En nuestro país los afectados por los actuales desbordes suman cientos de miles, pero no podemos culpar ni a la naturaleza ni a Dios. Una mirada crítica de la situación nos debe hacer ver que existen víctimas de la poca prevención arrastrada desde hace décadas por el gobierno central, hay víctimas del populismo que lleva a personas a regalar su voto porque les han hecho pensar que recibirían más si el gobierno estuviese a cargo de quienes “donan”, existen víctimas de municipios que han permitido construir donde no se debía muy a pesar de que se sabe que “los ríos tienen memoria”, mucha más de la que muchos alcaldes. En definitiva, hay víctimas de la indiferencia institucionalizada que ahora está pasando la factura por el desorden y la poca planificación.

Los verdaderos desastres no tienen origen en la ira de Dios sino en un sistema que ha hecho del “cortoplacismo” su estilo programático, olvidando proteger la vida de las personas. En ese sentido, la responsabilidad es doble: primero por nuestros actos personales. Como denuncia Francisco: “el ser humano, dotado de inteligencia, debe respetar las leyes de la naturaleza y los delicados equilibrios entre los seres de este mundo. Segundo, porque somos nosotros y nosotras quienes hemos elegido a estas autoridades y, muchas veces, hemos renunciado a fiscalizar la prevención. En este sentido no solo somos víctimas sino también cómplices.

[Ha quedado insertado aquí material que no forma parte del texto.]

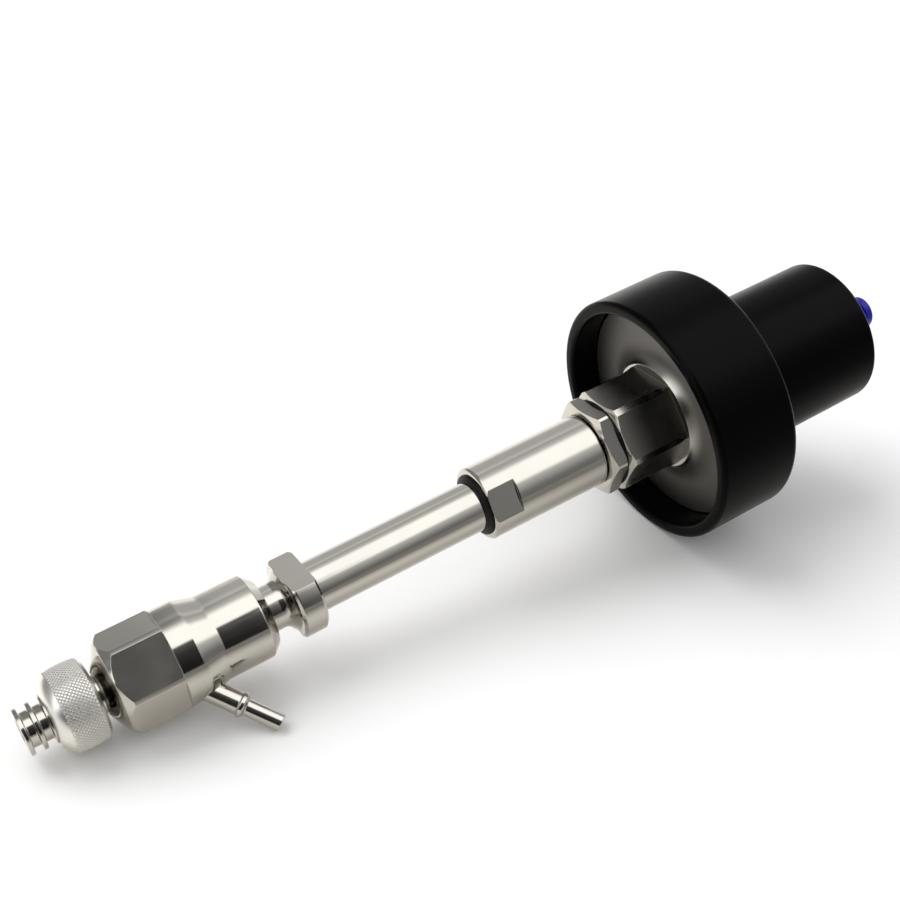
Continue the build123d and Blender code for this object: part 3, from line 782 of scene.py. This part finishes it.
def make_room_light(scene):
    """A light tent: even white light, in which the metal mirrors the room."""
    world = bpy.data.worlds.new("light_tent")
    world.use_nodes = True
    scene.world = world
    tree = world.node_tree
    tree.nodes.clear()
    direction = add(tree, "ShaderNodeTexCoord").outputs["Generated"]
    split = add(tree, "ShaderNodeSeparateXYZ", {"Vector": direction})
    angle = add(tree, "ShaderNodeMath", {0: split.outputs["Z"], 1: split.outputs["Y"]}, operation="ARCTAN2")
    turns = add(tree, "ShaderNodeMath", {0: angle.outputs["Value"], 1: 2 * math.pi}, operation="DIVIDE")
    share = add(
        tree, "ShaderNodeMath", {0: turns.outputs["Value"], 1: 1.0, 2: 0.0}, operation="WRAP"
    ).outputs["Value"]
    ramp = add(tree, "ShaderNodeValToRGB", {"Fac": share})
    brightest = max(light for degrees, light in ROOM)
    fill_ramp(ramp, [(degrees / 360, light / brightest) for degrees, light in ROOM])
    strength = brightest
    for (side_start, side_end), (edge_start, edge_end), brightness in DIM_PARTS:
        reach = add(
            tree, "ShaderNodeMapRange",
            {
                "Value": split.outputs["X"], "From Min": side_start, "From Max": side_end,
                "To Min": 1, "To Max": brightness,
            },
            interpolation_type="SMOOTHSTEP",
        ).outputs["Result"]
        dimming = add(
            tree, "ShaderNodeMapRange",
            {
                "Value": share, "From Min": edge_start / 360, "From Max": edge_end / 360,
                "To Min": 1, "To Max": reach,
            },
            interpolation_type="SMOOTHSTEP",
        ).outputs["Result"]
        strength = add(
            tree, "ShaderNodeMath", {0: strength, 1: dimming}, operation="MULTIPLY"
        ).outputs["Value"]
    mirrored = add(tree, "ShaderNodeBackground", {"Color": ramp.outputs["Color"], "Strength": strength})
    rays = add(tree, "ShaderNodeLightPath")
    # the backdrop is white to the eye, and fills the shadows with a little less light
    fill = add(tree, "ShaderNodeMapRange", {"Value": rays.outputs["Is Camera Ray"], "To Min": FILL_LIGHT})
    even = add(tree, "ShaderNodeBackground", {"Color": (1, 1, 1, 1), "Strength": fill.outputs["Result"]})
    both = add(
        tree, "ShaderNodeMixShader",
        {0: rays.outputs["Is Glossy Ray"], 1: even.outputs[0], 2: mirrored.outputs[0]},
    )
    add(tree, "ShaderNodeOutputWorld", {"Surface": both.outputs["Shader"]})


def make_floor_material(scene):
    """A matt paper sweep: white, with a hardly visible grain, and with painted shade and brightness where the
    metal mirrors it.
    """
    material, tree, shader, place = start_material("matt_paper_sweep")
    grain = add(tree, "ShaderNodeTexNoise", {"Vector": place, "Scale": 1 / PAPER_GRAIN}).outputs["Fac"]
    tone = scene.valve_colours.floor
    plain = add(
        tree, "ShaderNodeMix", {FACTOR: grain, FIRST: shaded(tone), SECOND: shaded(tone, PAPER_SHADE)},
        data_type="RGBA",
    ).outputs[MIXED]
    side = add(tree, "ShaderNodeSeparateXYZ", {"Vector": place}).outputs["Y"]
    first, last = FLOOR_PAINTED_REFLECTION[0][0], FLOOR_PAINTED_REFLECTION[-1][0]
    brightest = max(value for distance, value in FLOOR_PAINTED_REFLECTION)
    share = add(tree, "ShaderNodeMapRange", {"Value": side, "From Min": first, "From Max": last})
    ramp = add(tree, "ShaderNodeValToRGB", {"Fac": share.outputs["Result"]})
    points = [((y - first) / (last - first), value / brightest) for y, value in FLOOR_PAINTED_REFLECTION]
    fill_ramp(ramp, points, FLOOR_WARMTH)
    # a ramp's colours end at 1, so they are brought back to their own brightness; input 3 is the scale
    mirrored = add(
        tree, "ShaderNodeVectorMath", {0: ramp.outputs["Color"], 3: brightest}, operation="SCALE"
    ).outputs["Vector"]
    # only the rays that the metal mirrors see the painted shade and brightness; the camera sees the plain
    # white paper
    gloss = add(tree, "ShaderNodeLightPath").outputs["Is Glossy Ray"]
    skin = add(
        tree, "ShaderNodeMix", {FACTOR: gloss, FIRST: plain, SECOND: mirrored}, data_type="RGBA"
    ).outputs[MIXED]
    tree.links.new(skin, shader.inputs["Base Color"])
    shader.inputs["Roughness"].default_value = 0.9
    shader.inputs["Specular IOR Level"].default_value = 0.1
    return material


def make_key_light(scene):
    """A broad soft light from behind and above. The metal doesn't mirror it, as the tent stands before it."""
    lamp = bpy.data.lights.new("key_light", "SUN")
    lamp.energy = KEY_LIGHT
    lamp.angle = KEY_SPREAD
    light = bpy.data.objects.new("key_light", lamp)
    light.rotation_euler = KEY_DIRECTION.to_track_quat("Z", "Y").to_euler()
    light.visible_glossy = False
    scene.collection.objects.link(light)


class VALVEHEAD_OT_stage(bpy.types.Operator):
    """Set up the pale floor, the soft studio light and the camera"""

    bl_idname = "valvehead.stage"
    bl_label = "Stage"

    def execute(self, context):
        scene = context.scene
        up = floor_normal(context)
        lowest = min(up.dot(vertex.co) for node in nodes.values() for vertex in node.data.vertices)
        tilt = scene.valve_sizes.floor_tilt
        bpy.ops.object.select_all(action="DESELECT")
        bpy.ops.mesh.primitive_plane_add(size=FLOOR_SIZE, location=up * lowest, rotation=(0, tilt, 0))
        floor = context.object
        floor.name = "floor"
        bpy.ops.object.transform_apply(location=True, rotation=True, scale=True)
        give_finish(floor, make_floor_material(scene))
        make_room_light(scene)
        make_key_light(scene)
        camera = bpy.data.objects.new("camera", bpy.data.cameras.new("camera"))
        camera.data.lens = CAMERA_LENS
        camera.data.sensor_width = SENSOR_WIDTH
        camera.data.clip_start = CAMERA_NEAR
        back = -CAMERA_VIEW.normalized()
        right = up.cross(back).normalized()
        turn = Matrix((right, back.cross(right), back)).transposed().to_4x4()
        camera.matrix_world = Matrix.Translation(CAMERA_PLACE) @ turn
        scene.collection.objects.link(camera)
        scene.camera = camera
        scene.view_settings.view_transform = "Standard"
        return {"FINISHED"}


class VALVEHEAD_PT_panel(bpy.types.Panel):
    """The pieces and the stage of the valve head"""

    bl_idname = "VALVEHEAD_PT_panel"
    bl_label = "Valve head"
    bl_space_type = "VIEW_3D"
    bl_region_type = "UI"
    bl_category = "Valve head"

    def draw(self, context):
        """Lists the sizes, the colours and the operators."""
        layout = self.layout
        for group in (context.scene.valve_sizes, context.scene.valve_colours):
            for name in group.bl_rna.properties.keys():
                if name not in ("rna_type", "name"):
                    layout.prop(group, name)
        for operator in STEPS:
            layout.operator(operator.bl_idname)


STEPS = (VALVEHEAD_OT_finishes, VALVEHEAD_OT_union_nut, VALVEHEAD_OT_return_spring, VALVEHEAD_OT_stage)
CLASSES = (ValveHeadSizes, ValveHeadColours, *STEPS, VALVEHEAD_PT_panel)


def register():
    """Makes the classes and the scene's settings known."""
    for made in CLASSES:
        bpy.utils.register_class(made)
    bpy.types.Scene.valve_sizes = bpy.props.PointerProperty(type=ValveHeadSizes)
    bpy.types.Scene.valve_colours = bpy.props.PointerProperty(type=ValveHeadColours)


def unregister():
    """Takes back what register did."""
    del bpy.types.Scene.valve_colours
    del bpy.types.Scene.valve_sizes
    for made in reversed(CLASSES):
        bpy.utils.unregister_class(made)


def main():
    """Builds the looks of the valve head."""
    register()
    bpy.ops.valvehead.finishes()
    bpy.ops.valvehead.union_nut()
    bpy.ops.valvehead.return_spring()
    bpy.ops.valvehead.stage()


if __name__ == "__main__":
    main()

Que mucha gente piense que los fenómenos naturales son un castigo de Dios muestra cuánto nos falta educar en la fe. En este contexto sigue siendo un reto para cristianos y cristianas que nos debe llevara, primero, cuestionar nuestra concepción de Dios; fomentar la imagen de un Dios castigador o intervencionista está en desacorde con el Dios que nos ha presentado Jesús, que es un Dios “que no se cansa de amar”, que clama en el sufrimiento de toda víctima. Colocarle como quien causa aquello, lo hace al mismo tiempo un amuleto al que debemos invocar para acabar con la situación; ese es el modo es empleado por ciertos sectores religiosos para generar miedo y conseguir adeptos: ¡consiguen más gente a partir no del amor sino del temor!

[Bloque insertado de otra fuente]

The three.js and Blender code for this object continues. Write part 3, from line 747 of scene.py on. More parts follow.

Luego de tomar conciencia de la deformación de la imagen de Dios en la que hemos incurrido, debemos tomar consciencia también del estilo de oración que realizamos, ya que debemos orar, no para aplacar una supuesta ira divina, sino para encontrar desde Dios la palabra y la acción oportunas; oramos para que nuestras autoridades abandonen esa pasividad y tomen en serio la vida de nuestra gente, también para que Dios nos aliente en un compromiso serio por los más afectados; oramos para que las víctimas encuentren consuelo y justicia frente a sus reclamos. Sí, oramos y, al mismo tiempo, hacemos algo.

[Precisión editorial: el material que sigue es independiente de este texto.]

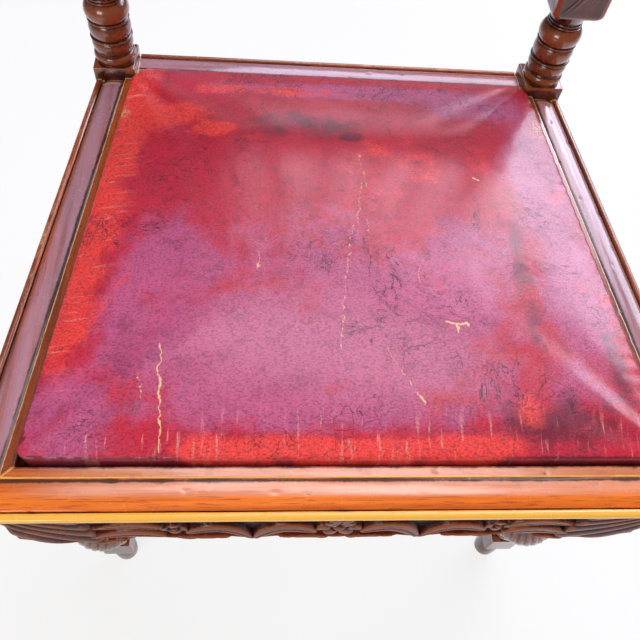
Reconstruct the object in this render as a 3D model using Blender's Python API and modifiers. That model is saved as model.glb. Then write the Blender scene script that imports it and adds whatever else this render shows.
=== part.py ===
"""A side chair with ring-turned back posts, a moulded seat frame over a carved apron,
and a loose leather seat that lifts out. Metres, +Z up, the front towards -Y, and the
origin on the floor at the middle of the chair's outline."""

import math

import bmesh
import bpy
from mathutils import Matrix, Vector

# Seat frame, seen from above: a trapezoid with its wide side at the front
FRONT_WIDTH = 0.500
REAR_WIDTH = 0.420
SEAT_DEPTH = 0.432
SEAT_HEIGHT = 0.430

# Moulding round the seat, from its outer edge inwards: bead, thumb, fillet
BEAD_WIDTH = 0.0060
THUMB_WIDTH = 0.0200
FILLET_WIDTH = 0.0075
MOULDING_THICKNESS = 0.0220
BEAD_TOP_DROP = 0.0022
GROOVE_DROP = 0.0048
THUMB_STEP = 0.0008
THUMB_DROP = 0.0032
THUMB_SWELL = 0.0022
UNDERCUT = 0.0160
GROOVE_WIDTH = 0.0004
THUMB_LEAN = 0.45
LIP_INSET = 0.0036
LIP_DROP = 0.0105
HOLLOW_INSET = 0.0044
HOLLOW_DROP = 0.0108
HOLLOW_HEIGHT = 0.0092

# Clearances
GAP = 0.0003
SEAT_CLEARANCE = 0.0014

# Rails under the moulding
RAIL_SETBACK = 0.0080
RAIL_THICKNESS = 0.0220
SIDE_RAIL_DEPTH = 0.0730
APRON_SETBACK = 0.0210
APRON_THICKNESS = 0.0217
APRON_DEPTH = 0.1120
APRON_END_SETBACK = 0.0006
APRON_EAR_DROP = 0.0150
APRON_EAR_LENGTH = 0.0900
EAR_POWER = 0.7
FRONT_RAIL_THICKNESS = 0.0190
FRONT_RAIL_DEPTH = 0.1000
BEARER_WIDTH = 0.0160
BEARER_DEPTH = 0.0180
CORNER_BLOCK_LEG = 0.0420
CORNER_BLOCK_DEPTH = 0.0400
EDGE_EASE = 0.0008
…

Un tercer reto a partir de esta problemática es considerar nuestra propia misión humana; el relato del Génesis nos recuerda que fuimos creados a “imagen de Dios”, situación que nos coloca en función de mayordomía frente al mundo, o mejor aún, como co-creadores y co-creadoras, es decir, co-responsables de una creación que está en permanente cambio. E fin, nos coloca frente al mundo considerando no solo nuestro futuro sino también el de las siguientes generaciones.

En este contexto pienso que necesitamos revisar mucho más lo que el Papa Francisco nos ha propuesto en la “Laudato si”.  Reflexionar sobre los capítulos “Lo que está pasando a nuestra casa” y “Raíces de la crisis ecológica” para revisar causas. Y “Algunas líneas de orientación y acción” y “Educación y espiritualidad ecológica” para identificar cuál debe ser nuestra actitud concreta. Como Iglesia debemos tomar en serio este nuevo signo de los tiempos y revisar qué tanto estamos colaborando en procesos para una ecología integral.

Es cierto que debemos responder con urgencia a lo que sucede en este tiempo y seguir sumándonos a las buenas iniciativas que se han emprendido en muchos lugares, pero, al mismo tiempo, debemos seguir denunciando todo aquello que destruye esta “casa común que Dios nos ha prestado” (LS, n. 232).